La temática mitológica y alegórica en Pradilla aparece por un lado supeditada a su labor como pintor decorador en muros y techos de mansiones como el palacio de Linares o el palacio Gayo y por otro a sus obras e caballete. En realidad, los programas iconográficos en las decoraciones murales se desarrollan no ya en Pradilla sino en todos los pintores españoles del momento de una manera ecléctica. Por un lado se mantienen las fórmulas tradicionales en sus arquetipos marcadas por los iconólogos renacentistas y barrocos -Cartari o Ripa, actualizadas en el tratado de Castellanos que tuvo gran difusión entre los artistas españoles de la época de Pradilla- y conservadas en su ortodoxia desde las Escuelas dependientes de las Reales Academias de Bellas Artes con San Fernando a la cabeza. Pero por otro, el esfuerzo de los simbolistas franceses y alemanes, actualizando no sólo ideales de belleza, sino aportando interpretaciones y simplificando atributos están indicando para estos pintores españoles que viajan a París y Roma, nuevas metas y cotas estéticas. Sin olvidar lo que de revolucionario hubiese tenido movimientos como el prerrafaelista o el nazareno, imposibles de olvidar aquí por lo que esas corrientes tuvieron de ruptura en los modelos tradicionales mantenidos por las escuelas oficiales de Bellas Artes de Europa.
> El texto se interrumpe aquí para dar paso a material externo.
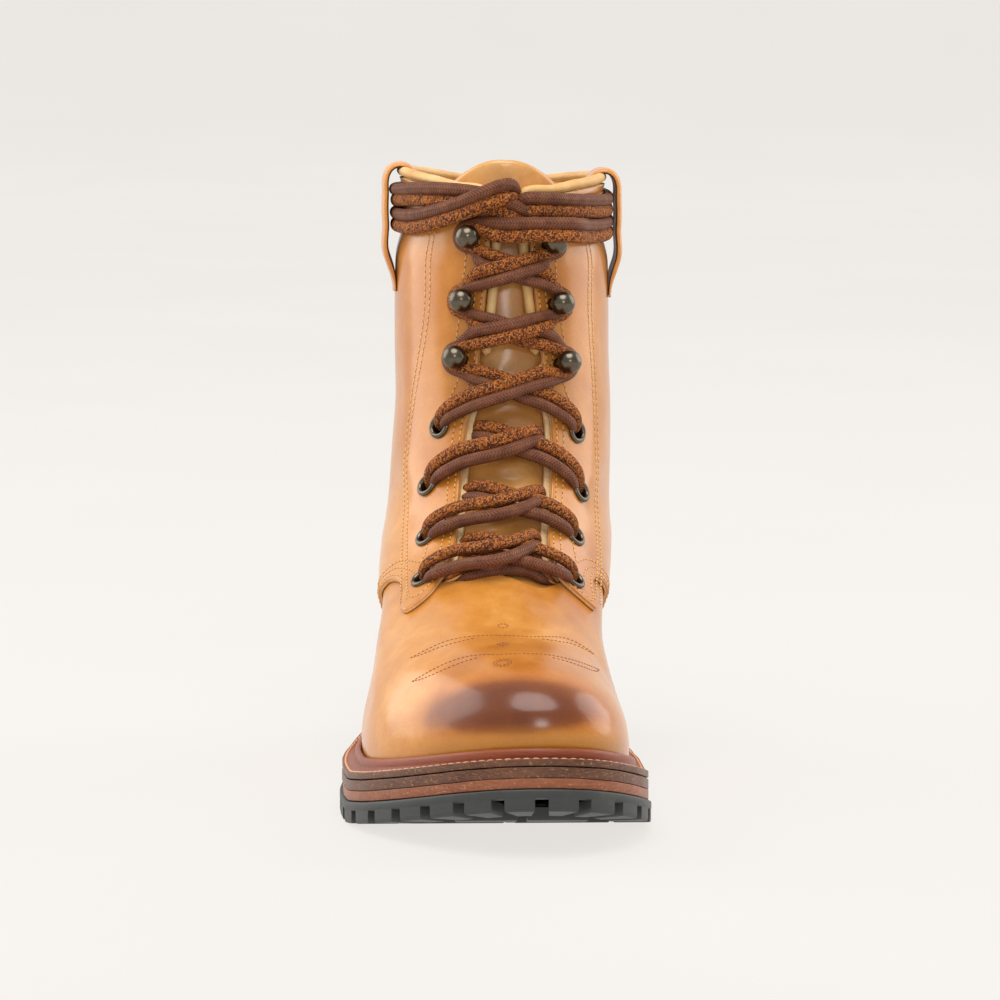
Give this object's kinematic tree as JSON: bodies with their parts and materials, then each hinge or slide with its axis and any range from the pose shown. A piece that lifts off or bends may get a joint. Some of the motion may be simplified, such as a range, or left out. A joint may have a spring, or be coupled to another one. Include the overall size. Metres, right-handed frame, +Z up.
{
  "type": "boot",
  "caption": "ankle boot with eyelets, ball hooks, double laces wrapped round the shaft, storm welt, leather midsoles and a lugged rubber sole with a stacked heel",
  "frame": {"origin": "centre of the heel's ground face, on the floor", "axes": "+Z up; the toe points to -Y and the heel to +Y; +X is the inner side of the foot"},
  "size_m": [0.1063, 0.2772, 0.2232],
  "materials": {
    "tan_leather": "smooth pull-up leather, waxed, honey tan burnished dark brown over the toe",
    "tongue_leather": "smooth tan leather, soft satin",
    "binding": "rolled edge binding, pale cream tan",
    "strap_leather": "tan leather strap, dark brown flesh side",
    "insole_leather": "undyed insole leather, matt",
    "welt_leather": "reddish brown storm welt with pale stitches",
    "midsole_leather": "dark brown stacked leather, scuffed edge",
    "slip_leather": "reddish brown leather, scuffed edge",
    "rubber": "dark grey lugged rubber, matt",
    "gunmetal": "polished gunmetal plating",
    "lace": "waxed braided cord, dark brown beside an orange and dark speckled cord"
  },
  "bodies": {
    "root": {"upper": "tan_leather", "quarter_inner": "tan_leather", "quarter_outer": "tan_leather", "tongue": "tongue_leather", "collar_binding": "binding", "pull_loop_inner": "strap_leather", "pull_loop_outer": "strap_leather", "insole": "insole_leather", "welt": "welt_leather", "midsole": "midsole_leather", "slip_sole": "slip_leather", "outsole": "rubber", "heel_stack": "midsole_leather", "heel_lift": "rubber", "eyelet_inner_1": "gunmetal", "eyelet_outer_1": "gunmetal", "eyelet_inner_2": "gunmetal", "eyelet_outer_2": "gunmetal", "eyelet_inner_3": "gunmetal", "eyelet_outer_3": "gunmetal", "eyelet_inner_4": "gunmetal", "eyelet_outer_4": "gunmetal", "hook_inner_5": "gunmetal", "hook_outer_5": "gunmetal", "hook_inner_6": "gunmetal", "hook_outer_6": "gunmetal", "hook_inner_7": "gunmetal", "hook_outer_7": "gunmetal", "lace_bar": "lace", "lace_crossing_1": "lace", "lace_crossing_2": "lace", "lace_crossing_3": "lace", "lace_crossing_4": "lace", "lace_crossing_5": "lace", "lace_crossing_6": "lace", "lace_wraps": "lace"}
  },
  "joints": []
}
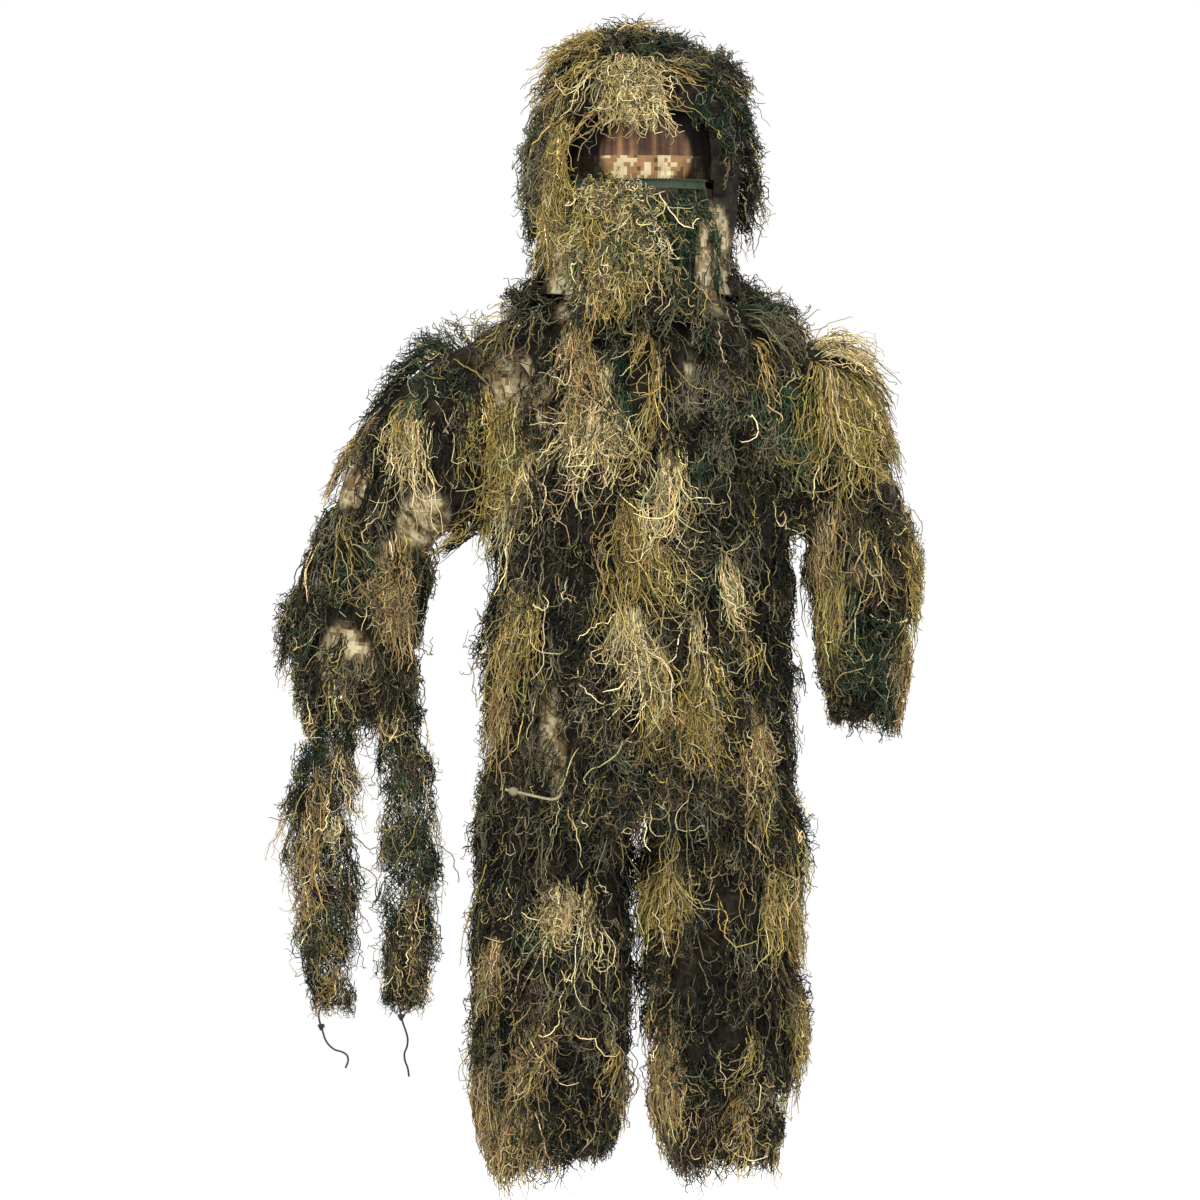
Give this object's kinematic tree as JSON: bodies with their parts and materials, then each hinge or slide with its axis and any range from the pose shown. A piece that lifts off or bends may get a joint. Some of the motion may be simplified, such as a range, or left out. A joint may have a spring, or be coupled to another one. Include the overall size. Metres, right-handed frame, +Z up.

Una mayor acentuación de ámbitos vaporosos, de cielos reinventados, con profusión de elementos florales, gasas y tules y rostros de un naturalismo que nos acerca a fisonomías y además contemporáneos se desarrolla entre claridades más mundanas, sin solemnidades ni grandielocuentes olimpos. Pero que tampoco nos recuerdan las coquetas decoraciones de «boudoir» rococó, a la manera de Boucher y su círculo. Un cierto erotismo doméstico es el que envuelve a estas nuevas diosas rodeadas no ya de querubines o «putti» convencionales, sino de verdaderas criaturas tomadas fielmente del natural. Viene todo ello a significar el final de un largo ciclo que sólo tendrá ya sus últimas consecuencias en interpretaciones holliwoodenses, evasiones chaplinescas -recordemos aquí el sueño de Charlot en «El chico»- o versiones oníricas del expresionismo alemán cinematográfico. Pradilla así, junto con Domínguez, Ferrant, Muñoz Degrain y algún otro, van a significar por tanto y a pesar del obligado eclecticismo señalado, el ocaso de un género que por otra parte y debido a razones que no tienen lugar aquí, tuvo a lo largo de los siglos poca fortuna entre nuestros pintores.